Beyond cars, what else do you collect?
I collect vintage watches from the likes of Breitling and Omega. Suits, I won’t say I collect them, but I don’t sell them, even if I’m not wearing them, because I’m thinking that either my son or nephew will some day have this astonishing range of Savile Row and Dolce & Gabbana suits which I’ll be proud to give them. >>
How do you define luxury? Is it about the artisan craftsmanship or designer labels? From directing to designing, you very much seem to be moving away from the modelling world. Why now?
People always laugh when I say this, but I’ve never been that comfortable in front of the camera – I much prefer being behind it. I studied photography so even when I came into this, I could see what clients were trying to convey in a picture and what would look better. Hence why I’m involved in the whole process, from campaign to styling. Don’t get me wrong, there’s still the connotations of ‘you’re a model, what do you know?’, so you really have to try and leap that barrier and prove yourself. In the UK we love stereotyping people and if you’re in fashion, that’s where they sort of dismiss you. It’s something we have to stop.
Tell us about your latest design project, Aerodrome by David Gandy, in partnership with Aspinal of London.

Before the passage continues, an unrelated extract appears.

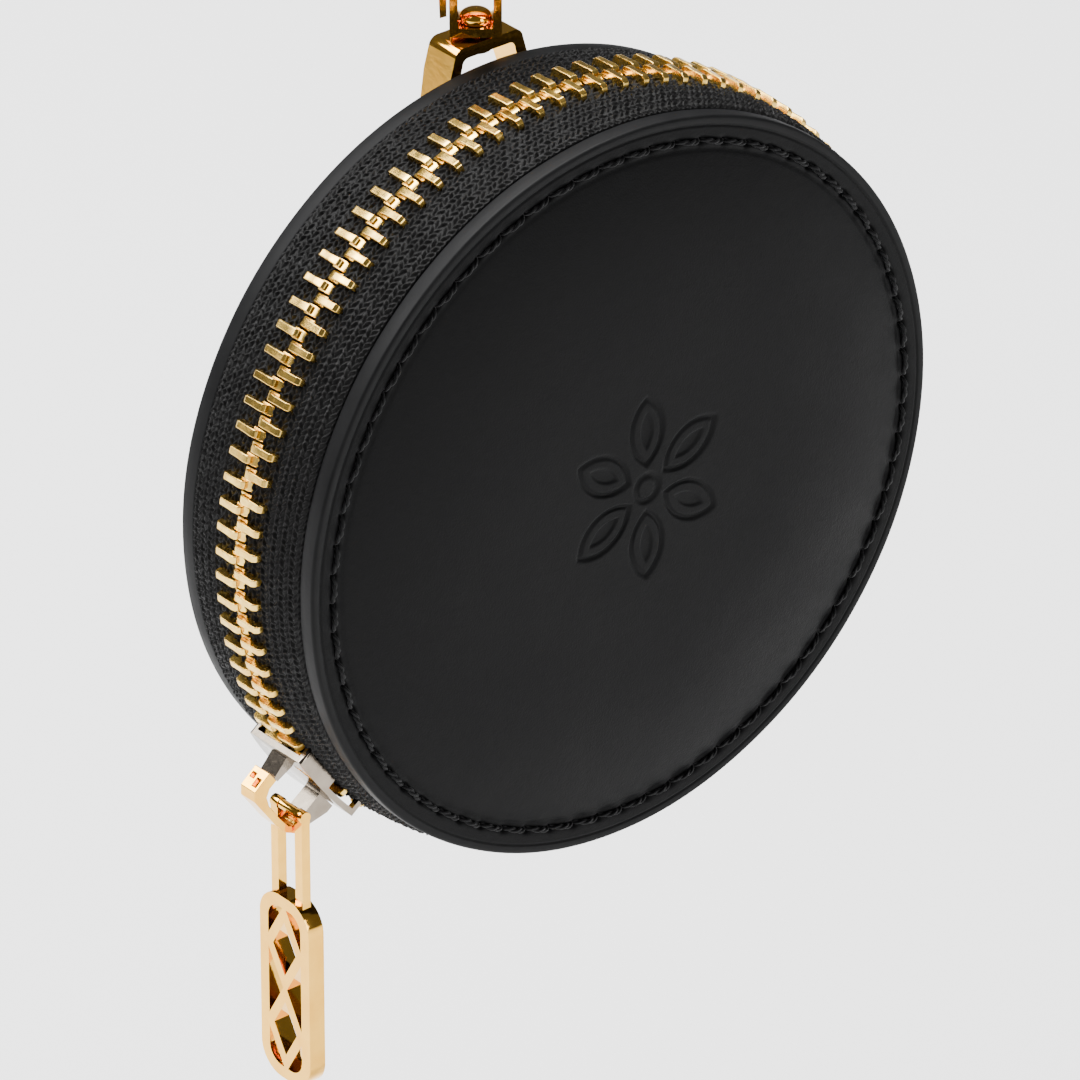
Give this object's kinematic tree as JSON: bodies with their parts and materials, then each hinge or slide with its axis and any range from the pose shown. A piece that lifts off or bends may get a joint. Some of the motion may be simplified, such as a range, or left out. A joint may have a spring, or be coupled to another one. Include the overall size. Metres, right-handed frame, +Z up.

I’ve always loved the design of bags and leather goods, especially. When I had the Mercedes 190 they had a six-piece luggage set made especially for it in Italy, with the same leather as the interior of the car, and I thought that was a great idea. I love the Aspinal brand, one because it’s British and two, because it’s very disruptive within the luxury luggage market. We wanted to base the collection around something within British history, and we said what is the greatest, most evocative piece of engineering? The Spitfire. It made complete sense. I’ve been involved in every part of that process, from concept and design to the launch. If I put my name to something, I’m involved in every element of it.